Expected Hypervolume Improvement in BoTorch

About

Understanding EHVI is quite complicated. So by following the BoTorch code and some papers, I will quickly see the usage and basic concept,

https://arxiv.org/abs/2105.08195

Bayesian Estimation based on Expected Hyper Volume Improvement(EHVI)

in BoTorch Tutorial (https://botorch.org/tutorials/multi_objective_bo), what they do is to call 3 functions, fit_gpytorch_mll, qNoisyExpectedHypervolumeImprovement and optimize_acqf.

The fit_gpytorch_mll simply optimizes model parameters based on marginal likelihood loss (training), and the qNoisyExpectedHypervolumeImprovement defines what kind of acquisition function to use as metrics. And then, optimize_acqf gives us candidates in explanatory variables space where we could increase hyper volume improvement.

But what is Hypervolume itself or its process to be computed?

Code in Tutorial

def optimize_qnehvi_and_get_observation(
    model, train_x, train_obj, sampler
):
    """Optimizes the qEHVI acquisition function, and returns a new candidate and observation."""
    # partition non-dominated space into disjoint rectangles
    acq_func = qNoisyExpectedHypervolumeImprovement(
        model=model,
        ref_point=problem.ref_point.tolist(),  # use known reference point
        X_baseline=normalize(train_x, problem.bounds),
        prune_baseline=True,  # prune baseline points that have estimated zero probability of being Pareto optimal
        sampler=sampler,
    )
    # optimize
    candidates, _ = optimize_acqf(
        acq_function=acq_func,
        bounds=standard_bounds,
        q=BATCH_SIZE,
        num_restarts=NUM_RESTARTS,
        raw_samples=RAW_SAMPLES,  # used for intialization heuristic
        options={"batch_limit": 5, "maxiter": 200},
        sequential=True,
    )
    # observe new values
    new_x = unnormalize(candidates.detach(), bounds=problem.bounds)
    return new_x

qnehvi_sampler = SobolQMCNormalSampler(sample_shape=torch.Size([MC_SAMPLES]))
fit_gpytorch_mll(mll_qnehvi)
new_x = optimize_qnehvi_and_get_observation(
    model_qnehvi, train_x_qnehvi, train_obj_qnehvi, qnehvi_sampler
)
new_obj_true = problem(new_x)
new_obj = new_obj_true + torch.randn_like(new_obj_true) * NOISE_SE

Hypervolume Improvement

The definition of Hypervolume improvement in formula is like this.

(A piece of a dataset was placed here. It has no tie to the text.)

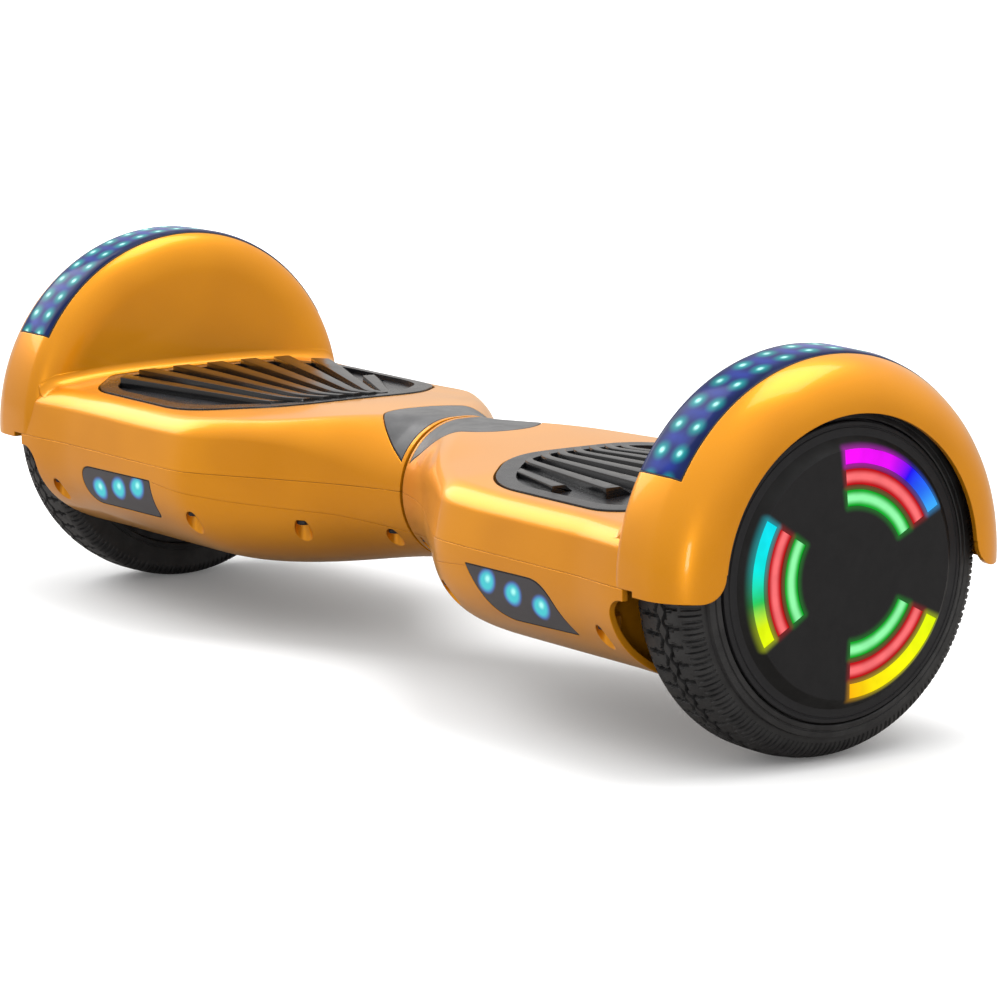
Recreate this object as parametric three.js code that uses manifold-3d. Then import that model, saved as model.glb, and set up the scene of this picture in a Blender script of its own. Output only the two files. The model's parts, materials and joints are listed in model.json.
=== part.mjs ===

\text{HVI}(P_0|P, r) = HV(P ∪ P0|r) − HV(P|r)

Suppose we have reference point on the left lower in the graph, and somehow we would like to get pareto front by maximizing 2 objectives. The blue area where is surrounded by pareto front and reference point is so called Hypervolume.

The points xd which are inside the hypervolume is said that these are weakly “dominated” against pareto front.

x_p \succeq x_d

The problem setting we have is to maximize that area by using Gaussian Process for black-box approximation. And the Gaussian Process is regarded as stochastic model, turn out that the hypervolume is also stochastic. So somehow, we would like to get expectation of hypervolume.

Expected Hypervolume Improvement

As we looked at previous section, the idea is to take expectation over Hypervolume based on Gaussian Process. But the problem is, we cannot compute the expectation analytically since it is Hypervolume. So, what the implementation does is to do Monte Carlo (MC) sampling and to take integration over the sampled data. What the SobolQMCNormalSampler in code plays is the role.

\alpha_{\text{EHVI}}(x) = \int \alpha_{\text{EHVI}}(x \mid \mathcal{P}_n) p(f \mid \mathcal{D}_n) \, df\\ \hat{\alpha}_{ \text{NEHVI}}(x) = \frac{1}{N} \sum_{t=1}^{N} \text{HVI}\left(\tilde{f}_t(x) \mid \mathcal{P}_t\right)

Optimize Acquisition Function

Once you’ve decided which acquisition function to use, the process will optimize the acquisition function you’ve set. This involves sampling based on the raw samples, calculating metrics like EHV, and optimizing the samples using backpropagation. By taking expectation over samples, you would know EHVI and the next candidate points where it is good to sample.